Speakers: Sofia Robb, PhD

Sofia Robb, PhD

Genomic Scientist
Stowers Institute for Medical Research


Sofia Robb graduated with a BS degree in biology from the University of Maryland, Baltimore in 1999. She began integrating scripting and the use of databases with her experiments while working as a technician in the laboratory of Alejandro Sánchez Alvarado, PhD, in the Department of Embryology at the Carnegie Institute in Baltimore.

Robb remained with the Sánchez laboratory after its move to the University of Utah for her doctoral work where she studied histone modifying enzymes and their role in stem cells and regeneration in the planarian flatworm, Schmidtea mediterranean. Robb also constructed numerous genomic tools for this emerging non-model organism and continued integrating the genome with bioinformatic tools as a postdoctoral associate at the University of California Riverside with Jason Stajich, PhD, and Susan Wessler, PhD, studying active transposable elements in rice. At the Stowers Institute, Robb is currently involved in several genomics initiatives, including establishing a collection of tools for the analysis of genomes and genome-wide data of research organisms as well as ontology development and use.

In addition, Robb is one of the coordinators and instructors for the Cold Spring Harbor Laboratory Course, Programming for Biology. She has been involved with the course since she attended as a student in 1999.

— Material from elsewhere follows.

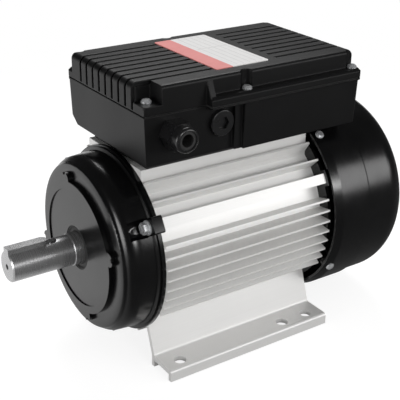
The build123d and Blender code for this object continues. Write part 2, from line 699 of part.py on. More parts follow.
def stator_core():
    section = Circle(BORE_R) - Circle(ROTOR_R + AIR_GAP)
    for i in range(SLOTS):
        section -= slot_sector(i, SLOT_IN_R, SLOT_OUT_R, 0)
        section -= Rot(0, 0, 360 / SLOTS * i) * Pos(SLOT_IN_R, 0) * Rectangle(2 * (SLOT_IN_R - ROTOR_R), SLOT_MOUTH)
    return extrude(across(-STACK_LENGTH / 2) * section, -STACK_LENGTH)


def winding():
    half = STACK_LENGTH / 2
    bars = Sketch()
    for i in range(SLOTS):
        bars += slot_sector(i, END_TURN_IN_R, SLOT_OUT_R, SLOT_LINER)
    copper = extrude(across(-half) * bars, -STACK_LENGTH)
    for start, end in ((-half - END_TURN_LENGTH, -half), (half, half + END_TURN_LENGTH)):
        turns = ring(start, end, END_TURN_IN_R, END_TURN_OUT_R)
        far = start if start < 0 else end
        edges = [e for e in turns.edges().filter_by(GeomType.CIRCLE) if abs(e.center().X - far) < 0.01]
        copper += fillet(edges, 5)
    return copper


def rotor_cage():
    """The two cast end rings with their stirring paddles."""
    rings = []
    half = STACK_LENGTH / 2
    for way in (-1, 1):
        near, far = way * half, way * (half + CAGE_RING_LENGTH)
        end_ring = ring(min(near, far), max(near, far), CAGE_RING_IN_R, CAGE_RING_R)
        tip = far + way * 4
        for i in range(CAGE_PADDLES):
            paddle = Pos((CAGE_RING_IN_R + CAGE_RING_R) / 2, 0) * Rectangle(CAGE_RING_R - CAGE_RING_IN_R - 4, 3)
            end_ring += extrude(across(max(far, tip), 360 / CAGE_PADDLES * i) * paddle, abs(tip - far))
        rings.append(end_ring)
    return rings


def governor_side(turn, plane_x=0.0):
    """A plane along the shaft, turned to one weight; its x runs along the shaft and its y outwards."""
    y, z = out_at(turn, 0)
    across_dir = (0, -sin(radians(turn)), -cos(radians(turn)))
    return Plane((plane_x, y, z), x_dir=(1, 0, 0), z_dir=across_dir)


def governor_bar(turn, points, width, offset=0.0):
    """A bar with an outline of (x, radius) points, centred on one weight."""
    outline = Polygon(*[(x, r) for x, r in points], align=None)
    plane = governor_side(turn)
    start = Plane(plane.origin + plane.z_dir * (offset - width / 2), x_dir=plane.x_dir, z_dir=plane.z_dir)
    return extrude(start * outline, width)


def governor_pin(turn, width, radius, x=PIVOT_X, r=PIVOT_R):
    """A round bar across the shaft's direction at one weight."""
    plane = governor_side(turn)
    start = Plane(plane.origin - plane.z_dir * width / 2, x_dir=plane.x_dir, z_dir=plane.z_dir)
    return extrude(start * Pos(x, r) * Circle(radius), width)


def governor_plate():
    """Hub and plate fixed to the shaft, with two pairs of arms that carry the weights' pins."""
    plate_end = GOVERNOR_X + GOVERNOR_PLATE_T
    plate = ring(GOVERNOR_X, plate_end, ROTOR_SEAT_R, GOVERNOR_PLATE_R)
    plate += ring(GOVERNOR_X - 1, plate_end, ROTOR_SEAT_R, GOVERNOR_HUB_R)
    low, high = PIVOT_R - 2.2, PIVOT_R + 2.2
    for turn in (90, 270):
        for side in (-1, 1):
            offset = side * (GOVERNOR_ARM_GAP + GOVERNOR_ARM_T) / 2
            arm = governor_bar(turn, [(GOVERNOR_X, low), (PIVOT_X + 2, low), (PIVOT_X + 2, high), (GOVERNOR_X, high)],
                               GOVERNOR_ARM_T, offset)
            plate += arm
        plate += governor_pin(turn, GOVERNOR_ARM_GAP + 2 * GOVERNOR_ARM_T, PIVOT_PIN_R)
    return plate


def flyweight(turn):
    """Weight, side webs to the pin, and the toe that sits in the collar's groove."""
    block_points = [(WEIGHT_START, WEIGHT_IN_R), (WEIGHT_END, WEIGHT_IN_R), (WEIGHT_END, WEIGHT_OUT_R - 1),
                    (WEIGHT_END - 1, WEIGHT_OUT_R), (WEIGHT_START + 1, WEIGHT_OUT_R), (WEIGHT_START, WEIGHT_OUT_R - 1)]
    weight = governor_bar(turn, block_points, WEIGHT_WIDTH)
    eye = PIVOT_PIN_R + 1.6
    weight += governor_pin(turn, WEIGHT_WIDTH, eye)
    link_points = [(WEIGHT_END - 2, WEIGHT_IN_R), (PIVOT_X, PIVOT_R - 1), (PIVOT_X, PIVOT_R + eye),
                   (WEIGHT_END - 2, WEIGHT_OUT_R - 3)]
    weight += governor_bar(turn, link_points, WEIGHT_WIDTH)
    toe_r = PIVOT_R - TOE_REACH
    arm = TOE_ARM_T / 2
    toe_points = [(PIVOT_X - arm, toe_r), (PIVOT_X + arm, toe_r), (PIVOT_X + arm, PIVOT_R - 1),
                  (PIVOT_X - arm, PIVOT_R - 1)]
    weight += governor_bar(turn, toe_points, TOE_WIDTH)
    weight += governor_pin(turn, TOE_WIDTH, TOE_R, PIVOT_X, toe_r)
    return weight - governor_pin(turn, WEIGHT_WIDTH + 2, PIVOT_PIN_R + PIVOT_PLAY)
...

Using Open-Source Software to Share Genomic Data

SIMRbase is a genome database and browser that houses genomic and transcriptomic data for a variety of organisms used in the research programs at Stowers Institute for Medical Research (SIMR). SIMRbase has intuitive tools for researchers and collaborators to interact with their genomic data and has an expandable infrastructure to easily add and maintain new organisms. SIMRbase provides interfaces for genome browsing, gene searches, managing manual gene annotation efforts, and for sequence similarity searches using BLAST. SIMRbase is constructed using a collection of open-source tools, Tripal, CHADO, JBrowse, and Apollo. Tripal, a Drupal module, is used to access data stored in CHADO. CHADO is a relational database schema that stores genes and associated data such as genomic location, homology, publications, sequence, and GO terms. Tripal creates customizable gene pages for genes with this related data. Tripal extension modules are used for loading MAKER gene annotations and precomputed BLAST output to CHADO, a NCBI-BLAST interface for BLAST searches against SIMRbase sequence databases, and gene keyword search tools. SIMRbase employs JBrowse for the genome browsers and Apollo for manual gene curation. Currently, SIMRbase with 80 genomes, is maintained by one bioinformatician.